What is needed
Extract exactly the run of lines starting at the line that holds "Turn this picture" and ending at the line that holds "lip_gap = 0.27", both included.

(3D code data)
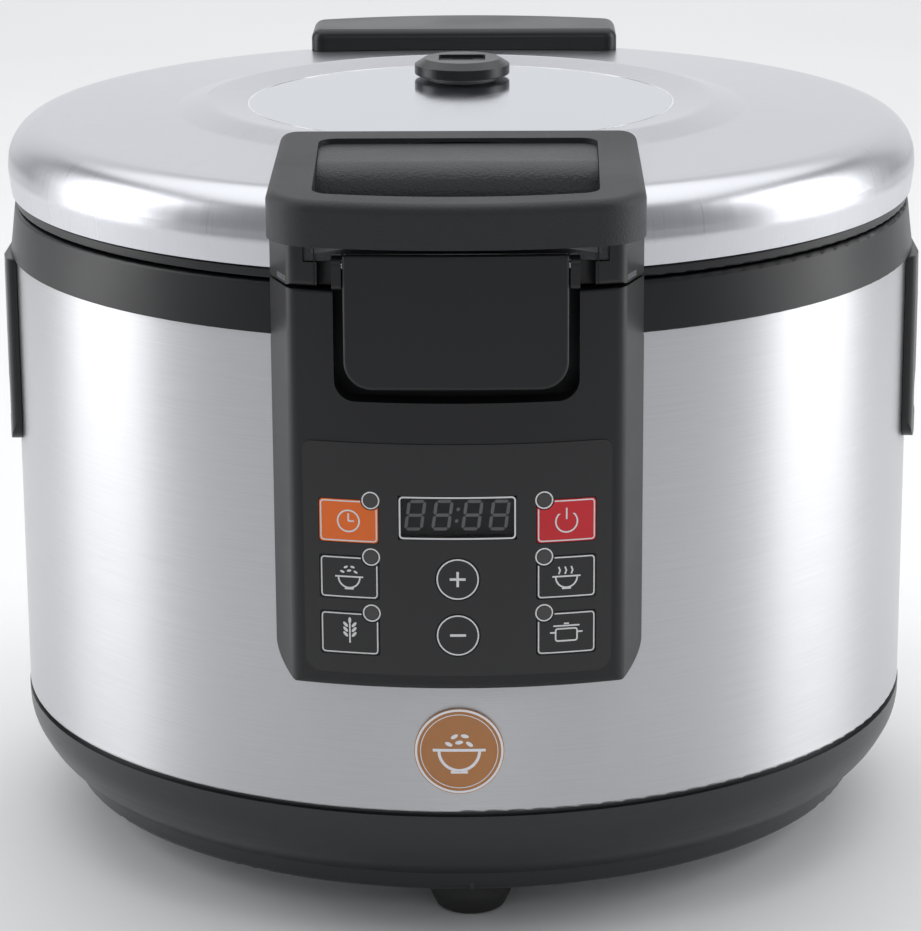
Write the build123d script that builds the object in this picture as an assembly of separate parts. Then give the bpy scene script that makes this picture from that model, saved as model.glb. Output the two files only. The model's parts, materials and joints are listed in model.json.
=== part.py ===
from build123d import *
import os
from math import degrees, radians, sin, sqrt

# Commercial rice cooker with a hinged lid, in millimetres.
# +Z is up, the front faces -Y, and the origin is on the floor under the pot's axis.

# ---- pot, wells and walls (radii)
POT_R = 184.0
POT_T = 2.2
POT_RIM_W = 11.5
POT_DEPTH = 214.0
POT_CORNER_R = 30.0
POT_AIR = 5.0
CHAMBER_T = 1.0
WALL_SPACE = 24.0
CASING_T = 1.0
SHELL_T = 3.0

# ---- heights, from the floor up
FOOT_H = 17.0
FOOT_R = 19.2
FOOT_RING_R = 165.0
FOOT_ANGLES = (1.5, 91.5, 181.5, 271.5)
COVER_T = 1.2
TRAY_H = 61.2
TRAY_GROOVE = 1.8
CHAMBER_FLOOR = 57.0
PLATE_STAND = 15.0
PLATE_T = 13.0
PLATE_R = 150.0
BAND_H = 22.4
BAND_PROUD = 1.2
BAND_TAPER = 2.7
LID_GAP = 1.2

# ---- heater and sensor
ELEMENT_R = 115.0
ELEMENT_TUBE_R = 4.4
SENSOR_R = 15.0
SENSOR_HOLE_R = 25.0
SENSOR_STEM_R = 4.0
SENSOR_TRAVEL = 2.5

# ---- lid
LID_T = 1.0
DISC_R = 101.5
DISC_T = 1.2
LEDGE_W = 13.5
VENT_Y = 67.0
VENT_BORE_R = 11.5
CAP_R = 23.5
CAP_H = 8.0
LID_NOTCH_HALF = 66.0

# ---- handle on the lid
HANDLE_REAR_Y = -103.0
HANDLE_FRONT_R = 250.0
HANDLE_REAR_HALF = 80.0
HANDLE_FRONT_HALF = 80.2
GRIP_DEPTH = 16.0
GRIP_REAR_Y = -122.0
GRIP_REAR_HALF = 62.0
GRIP_FRONT_HALF = 60.0

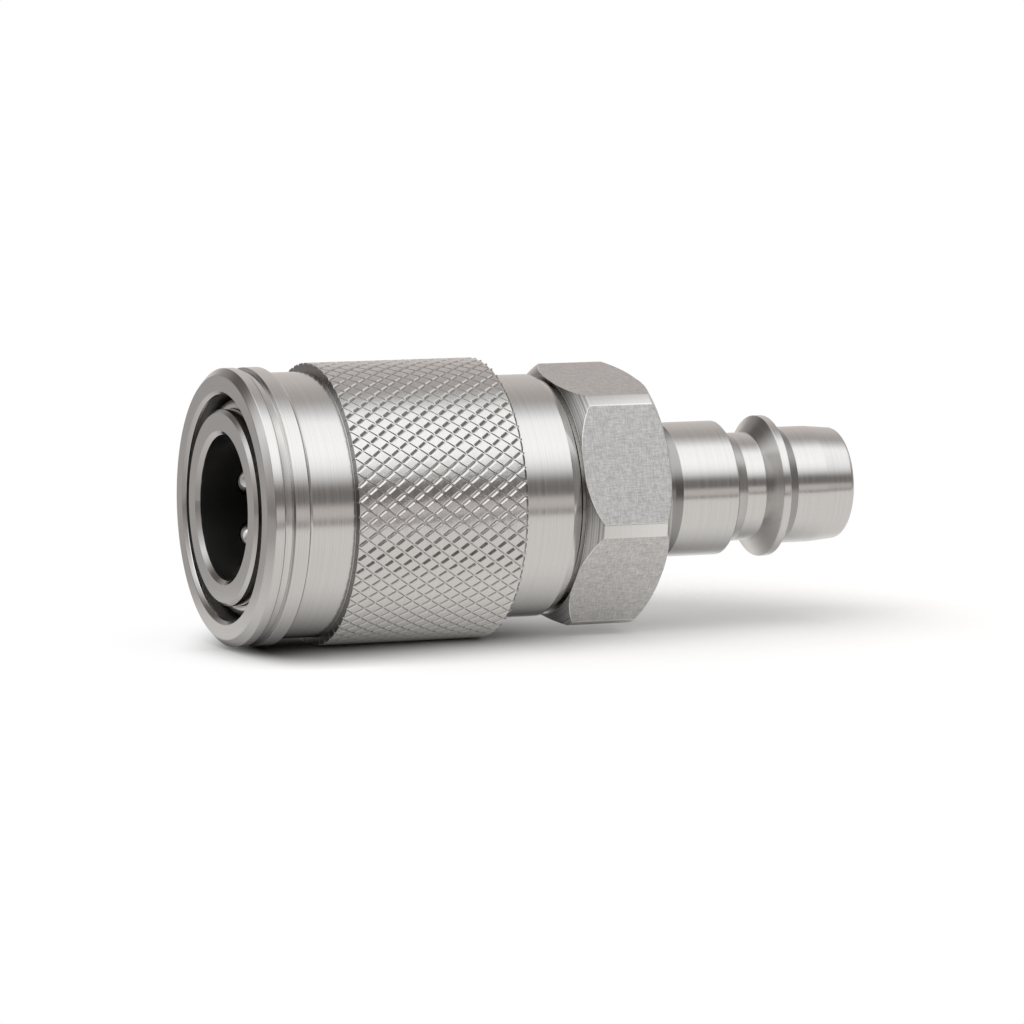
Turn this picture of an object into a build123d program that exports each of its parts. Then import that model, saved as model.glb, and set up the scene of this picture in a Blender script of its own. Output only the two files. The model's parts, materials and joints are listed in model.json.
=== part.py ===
from build123d import *
import os
from math import cos, radians, sin, sqrt

os.makedirs("parts", exist_ok=True)

# Air hose coupler: a quick-release socket with a ball lock at one end and a plug at the other.
# The axis is X. The mouth is at X = 0, the plug points to +X and +Z is up. Millimetres.

# Clearances
slide_gap = 0.05
fit_gap = 0.05
land_gap = 0.08
ball_gap = 0.06
rest_gap = 0.10
lip_gap = 0.27

# Plug profile that the socket takes, which is also the profile of its own plug
collar_r = 6.0
collar_width = 0.65
plug_nose_r = 4.95
plug_tip_r = 4.75
plug_bore_r = 3.7
neck_r = 4.6
shank_r = 5.7
relief_r = 5.45
relief_length = 2.35
relief_slope = 0.6
shank_length = 8.2
shank_edge = 0.15
neck_ramp = 1.2
neck_rise = 0.4
neck_length = 2.9
flank_length = 1.05
collar_back = 0.35
collar_ramp = 0.79
nose_rise = 0.28
nose_straight = 2.76
nose_length = 6.53
tip_edge_r = 0.35
tip_bore_chamfer = 0.2

# Locking balls
ball_count = 8
ball_r = 1.5
ball_x = 5.0
ball_grip = 0.90
ball_release = 0.05
ball_phase = 15
hole_gap = 0.06
hole_lip_r = 1.42
hole_undercut = 0.25
sleeve_travel = 4.0

# Nose of the socket body
mouth_chamfer = 0.35
nose_chamfer = 0.28
mouth_behind_balls = 3.6
throat_length = 2.3
throat_gap = 0.10
throat_chamfer = 0.5
seal_pocket_depth = 1.55
seal_room = 1.7
ring_x = 1.97
ring_wire_r = 0.7
ring_proud = 0.25
ring_side_gap = 0.05
ring_split = 14
ring_split_place = 180

# Valve
seat_ring_length = 3.9
seat_ring_rim = 0.25
chamber_step = 0.25
chamber_depth = 0.9
snout_r = 4.5
snout_bore_r = 3.4
snout_front = 0.7
port_r = 1.1
port_count = 4
port_back = 2.6
port_past = 0.3
head_gap = 0.6
head_thickness = 1.5
stem_r = 1.6
stem_past_hub = 1.0
poppet_seal_wire_r = 0.6
valve_spring_length = 6.65
valve_spring_wire_r = 0.3
valve_spring_r = 2.5
valve_spring_turns = 5
nose_seal_wire_r = 0.78
nose_seal_bite = 0.15

# Valve guide
guide_flange = 1.6
cup_depth = 2.9
cup_wall = 0.8
cup_bore_r = 4.8
cup_floor = 1.2
vent_r = 0.8
vent_circle_r = 3.85
vent_count = 6

# Rear of the socket body and the threaded boss in it
thread_step = 0.9
boss_length = 4.68
boss_edge = 0.4
boss_relief_r = 7.9
boss_relief_length = 1.1
seal_groove_back = 0.9
seal_groove_width = 1.4
body_seal_wire_r = 0.5
tail_wall = 0.8
tail_length = 0.3
tail_step = 0.67
guide_chamfer = 0.8
guide_spare = 0.65

# Sleeve
land_behind_balls = 2.5
spring_room = 2.05
sleeve_spring_length = 8.5
sleeve_spring_wire_r = 0.45
sleeve_spring_turns = 4
sleeve_wall = 1.5
lip_chamfer = 0.3
band_drop = 0.2
plain_drop = 0.7
face_drop = 0.6
face_chamfer = 0.55
first_band = 0.78
notch_edge = 0.14
notch_length = 0.86
notch_depth = 0.28
notch_wall = 0.07
second_band = 1.25
front_plain = 3.69
knurl_lead = 0.07
rear_bevel = 0.3

# Hexagon
hex_flats = 20.0
hex_length = 7.8
hex_turned = 0.3
hex_chamfer = 1.2
hex_back_chamfer = 0.9
hex_crown_r = 6.0
hex_tilt = 19

# Radii that follow from the plug
mouth_r = collar_r + slide_gap
throat_r = plug_nose_r + throat_gap
ball_seat_r = mouth_r - ball_grip + ball_r
ball_retract = ball_grip + ball_release
nose_r = ball_seat_r + ball_r
land_r = nose_r + land_gap
guide_r = nose_r + spring_room
sleeve_bore_r = guide_r + slide_gap
knurl_r = sleeve_bore_r + sleeve_wall
band_r = knurl_r - band_drop
plain_r = knurl_r - plain_drop
face_r = band_r - face_drop
pocket_r = throat_r + seal_pocket_depth
chamber_r = pocket_r + chamber_depth
head_r = chamber_r - head_gap
thread_r = chamber_r + thread_step
tail_r = thread_r + tail_wall
ring_mean_r = nose_r + ring_proud
ring_floor_r = ring_mean_r - ring_wire_r - ring_side_gap
lip_r = ring_mean_r + ring_wire_r + lip_gap

# Places along the axis, from the mouth to the plug
mouth_end = ball_x + mouth_behind_balls
pocket_x = mouth_end + throat_length
seat_front = pocket_x + seal_room
seat_rear = seat_front + seat_ring_length
chamber_x = seat_rear + chamber_step
seat_cone_r = pocket_r - fit_gap - seat_ring_rim
poppet_seal_r = snout_r + poppet_seal_wire_r + rest_gap
poppet_seal_off = (poppet_seal_wire_r + fit_gap) * sqrt(2)
poppet_seal_x = seat_rear - seat_cone_r + poppet_seal_r + poppet_seal_off
head_front = poppet_seal_x + poppet_seal_wire_r + fit_gap
head_rear = head_front + head_thickness
cup_floor_x = head_rear + valve_spring_length
cup_end = cup_floor_x + cup_floor
guide_front = cup_floor_x - cup_depth
boss_front = guide_front + guide_flange + fit_gap
hex_front = boss_front + boss_length
hex_rear = hex_front + hex_length
body_end = hex_front - fit_gap
tail_x = body_end - tail_length
guide_end = tail_x - guide_chamfer
sleeve_end = guide_end - guide_spare - sleeve_travel
land_end = ball_x + land_behind_balls
shoulder_x = land_end + sleeve_spring_length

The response
Turn this picture of an object into a build123d program that exports each of its parts. Then import that model, saved as model.glb, and set up the scene of this picture in a Blender script of its own. Output only the two files. The model's parts, materials and joints are listed in model.json.
=== part.py ===
from build123d import *
import os
from math import cos, radians, sin, sqrt

os.makedirs("parts", exist_ok=True)

# Air hose coupler: a quick-release socket with a ball lock at one end and a plug at the other.
# The axis is X. The mouth is at X = 0, the plug points to +X and +Z is up. Millimetres.

# Clearances
slide_gap = 0.05
fit_gap = 0.05
land_gap = 0.08
ball_gap = 0.06
rest_gap = 0.10
lip_gap = 0.27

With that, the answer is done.